On Playing God and Letting Go
“Stop trying to play God”, he said, his green eyes flashing with emotion. “You want to know the when, but that’s not in your control. You aren’t God”.
It was another cold January day (is it just me, or does January seem to last forever?), and I had succumbed to the anxiety that gripped my stomach every morning. I wanted to know how long we would feel stuck in the limbo, I wanted to know what our exit strategy was, and I wanted to know it NOW. My husband held me by the shoulders, staring into my eyes and seeing something there, something that no one else sees. And that’s when he told me to stop trying to be God.
It is so hard to not know, to not have the answers, to not know how long this feeling of being trapped will last. But as the doors continue to close around me, as the solutions I concoct in the dead of night when I can’t sleep continue to fail, I find myself strangely at peace.
Here, in this ill-lit hallway of possibilities, with the door to teaching at Cristo Rey closed, the door to getting my teaching certificate closed, the door to teaching at St. John Neumann closed, I begin to see that perhaps it is not God’s plan for me to teach in Atlanta next year. And because these doors keep closing, I have to believe that somewhere, God is preparing to open one (or a window at least). I choose to see the doors closing and the loud thud as they shut as a sign that something better is coming, that Aslan is on the move.
I am an anxious person by nature; I like to know where I am going before I leave, I like to have my plan laid out and my goal chartered. But right now, there is no plan. There is no guarantee that I will be able to leave this job, that my husband will find something before he gets fired in May, that I will not have to go to India, that we will be able to get pregnant. It’s just this big, blank, and empty canvas. I’m afraid, but also resolute; I refuse to bow to fear, to uncertainty, to the tyranny of the unknown. Instead, I choose to embrace the discomfort of not knowing, to actually trust in God, not in my plans. I choose to lean into the feeling of being stretched like taffy, knowing that God bends but does not break, that my Father who loves me is capable of bringing the good out of everything.

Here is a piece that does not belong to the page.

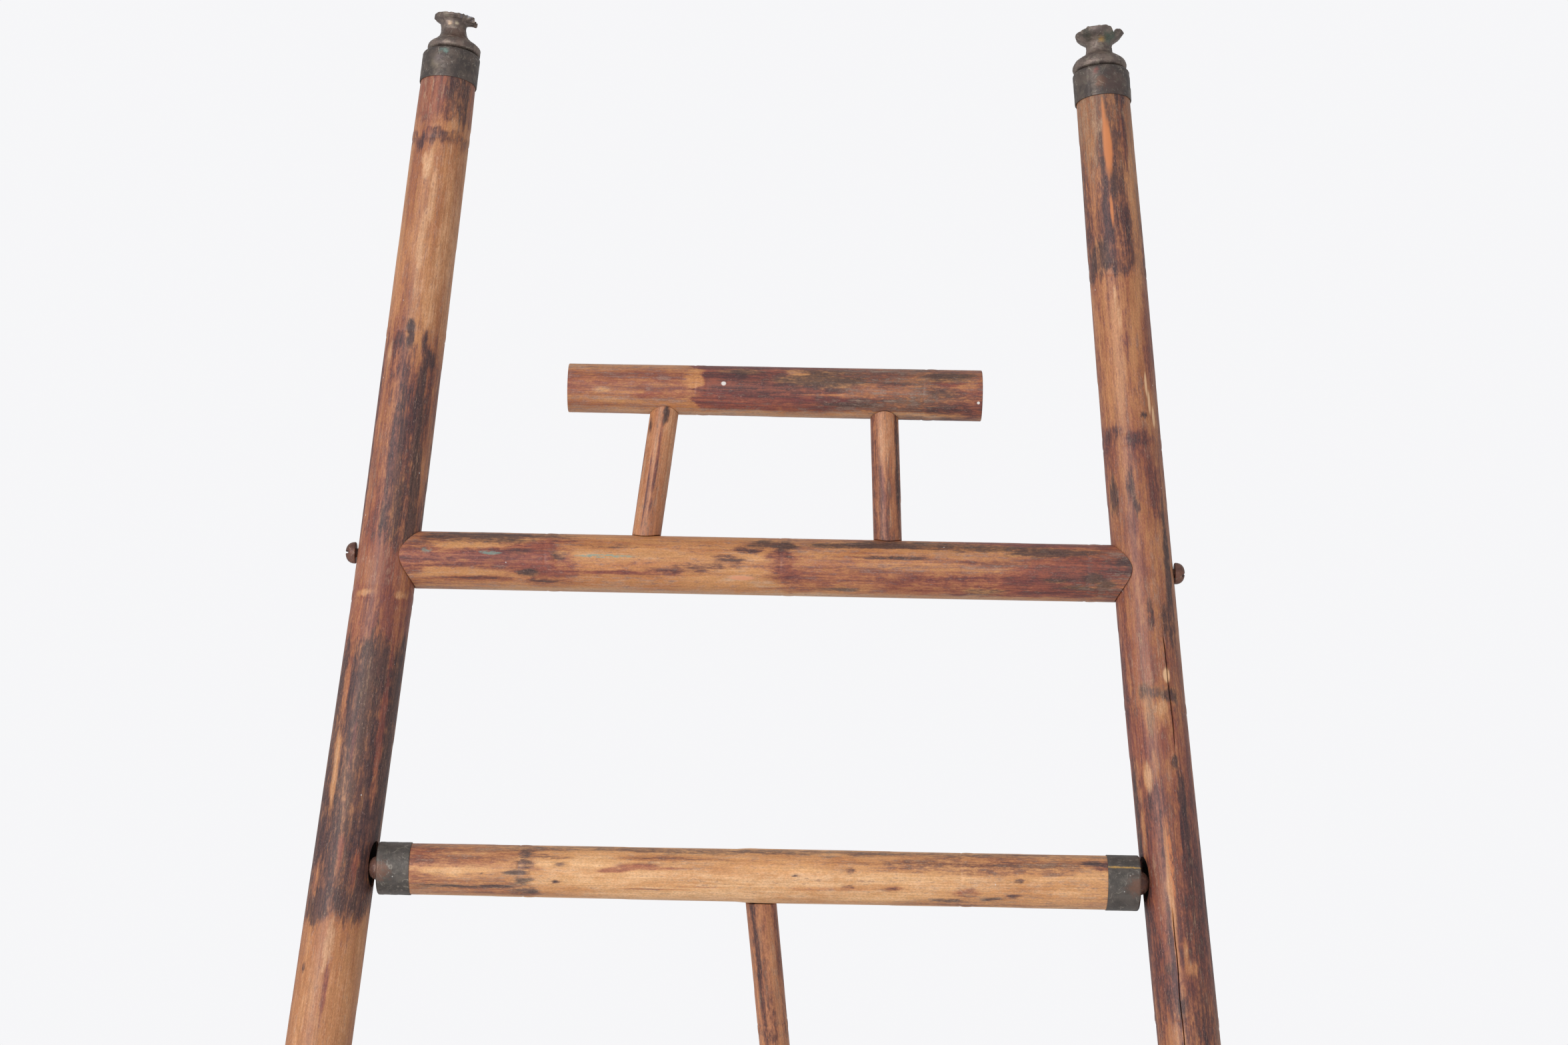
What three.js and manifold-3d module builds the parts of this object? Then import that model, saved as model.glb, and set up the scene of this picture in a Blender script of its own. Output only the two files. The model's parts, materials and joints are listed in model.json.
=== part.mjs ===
// A bamboo display easel: two converging posts, coped cross rails, a raised crest, brass-capped
// post tops with broken finials, and a single rear leg on a turning bar between the posts.
// Millimetres, +Z up, the picture side faces -Y and +X is to the viewer's right.
import * as THREE from "three";
import { mergeVertices } from "three/addons/utils/BufferGeometryUtils.js";
import Module from "manifold-3d";

const wasm = await Module();
wasm.setup();

// ---------------------------------------------------------------------------------------------
// Driving dimensions. "Height" inside the front frame is measured along the leaning frame.
// ---------------------------------------------------------------------------------------------
const LEAN = 13.5; // degrees that the front frame leans back
const LEG_ANGLE = 20; // degrees between the rear leg and the vertical, towards the back
const LEG_SKEW = 5.8; // degrees that the rear leg runs off to the right
const GAP = 0.3; // clearance between touching pieces

const BEND_HEIGHT = 1187; // the posts bend outwards a little here
const BEND_LENGTH = 30; // softness of that bend
const BEND_HALF_SPACING = 209.1; // half the distance between the post axes at the bend
const SPLAY_ABOVE = 0.0754; // sideways run of a post per millimetre of height, above the bend
const SPLAY_BELOW = 0.0923; // and below it
const POST_BORE = 8; // radius of the hollow in a post
const POST_BORE_FLOOR = 45; // the lowest node closes the hollow here
const POSTS = {
  left: {
    side: -1,
    top: 1515, // height of the sawn top, inside the collar
    ends: [19.3, 15.8], // radius at the foot and at the top
    screwRaise: 3.2, // the rail screws sit this far above the rail's axis
    rimLoss: 1.9, // mean height torn off the finial's rim
    tearPhase: 0.4,
    nodes: [[95, 19.1], [262, 18.8], [430, 18.5], [598, 18.2], [760, 17.9],
      [912, 17.6], [1050, 17.2], [1199, 16.5], [1349, 16.3], [1464, 16.0]],
  },
  right: {
    side: 1,
    top: 1512.2,
    ends: [18.8, 15.6],
    screwRaise: 0.8,
    rimLoss: 0.9,
    tearPhase: 2.3,
    nodes: [[60, 18.6], [215, 18.2], [375, 17.9], [530, 17.5], [680, 17.2],
      [832, 16.9], [979, 16.6], [1147, 16.4], [1294, 16.1], [1392, 15.9]],
  },
};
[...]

So while part of me, the scared and anxious Sofi in the back of my brain, still thinks that I should get a teaching job tomorrow, or that Dany should have his dream job at Chemonics today, the weak yet resolute Sofi at the front of my brain accepts that this is where God has us right now. I think back to the women in my life who have had the biggest impact on me, my mother and grandmothers, and recall the struggles they had to go through as well. I feel their presence, their encouragement, their accented voices telling me to keep going, to not dare give up.
And so I cling to God, to the Virgin Mary, to my husband, and to my family. While fortune favors the bold, God is near to the humble, the brokenhearted, the ones who long for release. For as long as I’m in this corridor, I will not succumb to the claustrophobia, will not plot my own escape, but will wait with watchful eyes and keen ears for a window to open. Because I know it will. Because I trust in God.